В сознании лежащей на мне ответственности, я обязан заблаговременно предвидеть все случайности.
По моему приказанию уже приступили к эвакуации и посадке на суда в портах Крыма всех, кто разделял с армией её крестный путь, семей военнослужащих, чинов гражданского ведомства, с их семьями, и отдельных лиц, которым могла бы грозить опасность в случае прихода врага.
Армия прикроет посадку, памятуя, что необходимые для её эвакуации суда также стоят в полной готовности в портах, согласно установленному расписанию. Для выполнения долга перед армией и населением сделано все, что в пределах сил человеческих.
Дальнейшие наши пути полны неизвестности.
Другой земли, кроме Крыма, у нас нет. Нет и государственной казны. Откровенно, как всегда, предупреждаю всех о том, что их ожидает.
Да ниспошлет Господь всем силы и разума одолеть и пережить русское лихолетье.
Это был приказ, не просто продиктованный отчаянным положением, оно и было таковым в конце октября 20-го, но это был Приказ, накануне отдачи которого Врангелем и его штабом была выполнена гигантская, хорошо продуманная и организованная работа по заблаговременному сбору пригодных для нелегкого плавания судов и военных кораблей, для эвакуации армии, гражданских учреждений, учебных заведений в полном составе обучающихся, семей военнослужащих, всех желающих присоединиться к эвакуации. Слово «эмиграция» старались не произносить. Да и эмигрировать было некуда. И не было договоренности еще ни с одной страной, которая согласна была, принять у себя десятки тысяч русских беженцев – военных, гражданских, женщин, детей...

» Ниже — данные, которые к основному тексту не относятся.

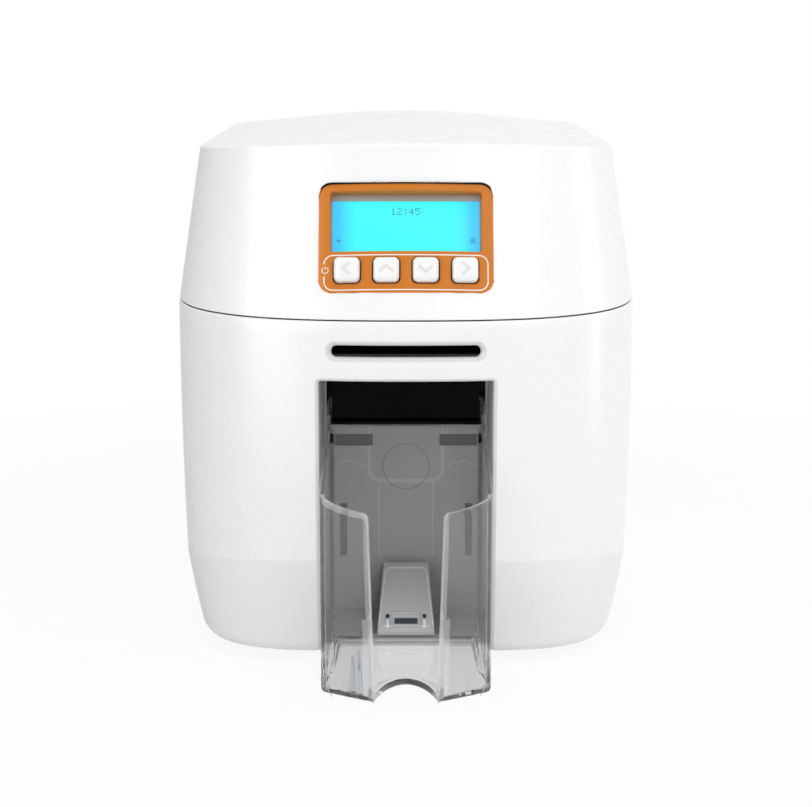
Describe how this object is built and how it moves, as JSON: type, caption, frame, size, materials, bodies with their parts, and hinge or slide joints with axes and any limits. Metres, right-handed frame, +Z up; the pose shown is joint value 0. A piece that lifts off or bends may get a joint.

Поздно ночью 29 октября радиостанция белых в Севастополе приняла предложение красного главнокомандующего Фрунзе – о прекращении сопротивления, о гарантии жизни всем высшим и рядовым чинам. Врангель это предложение оставил без ответа.
Одиннадцатого ноября вновь появилось Обращение командования Южного фронта к генералу П.Н. Врангелю. В нем были такие строки: «...В случае принятия вами означенного предложения, Революционный совет армий Южного фронта на основании полномочий, предоставленных ему центральной Советской властью, гарантирует сдающимся, включительно до лиц высшего комсостава, полное прощение в отношении всех проступков, связанных с гражданской борьбой. Всем не желающим остаться и работать в социалистической России будет дана возможность беспрепятственного выезда за границу при условии отказа на честном слове от дальнейшей борьбы против рабоче-крестьянской России и Советской власти...»
За обращением значились подписи командующего Южным фронтом Михаила Фрунзе, членов Реввоенсовета.
Конечно, командующий красным фронтом Фрунзе, надо полагать, поставил в известность Москву, Кремль, Совнарком. На что большой гуманист Предсовнаркома В.И. Ленин ответил 12 ноября по прямому проводу РВС Южфронта, копия Троцкому: «Только что узнал о вашем предложении Врангелю сдаться. Крайне удивлён непомерной уступчивостью условий. Если противник примет их, то надо реально обеспечить взятие флота и не выпускать ни одного судна. Если же противник не примет этих условий, то, по-моему, нельзя больше повторять их и нужно расправиться беспощадно».
Так и поступили вскоре тоже большие гуманисты, политкомиссары Бела Кун и Роза Залкинд, пришедшие на смену отправившемуся теснить басмачей в Туркестане М.В. Фрунзе. (Знали в Москве, кого посылать на смену Фрунзе!) Но не с Врангелем и его войском учинили беспощадную расправу, Врангель организованно увел своих в Константинополь, затем в Галлиполи на ста сорока судах и военных кораблях (чего, кстати, не сумел сделать так же организованно генерал Деникин при эвакуации остатков Добровольческой армии из Новороссийска), а учинили с мирным населением Крыма, с оставшимися, и немалым числом, белыми воинами, офицерами, юнкерами, поверившими обещаниям большевиков – сохранить сдавшимся жизни.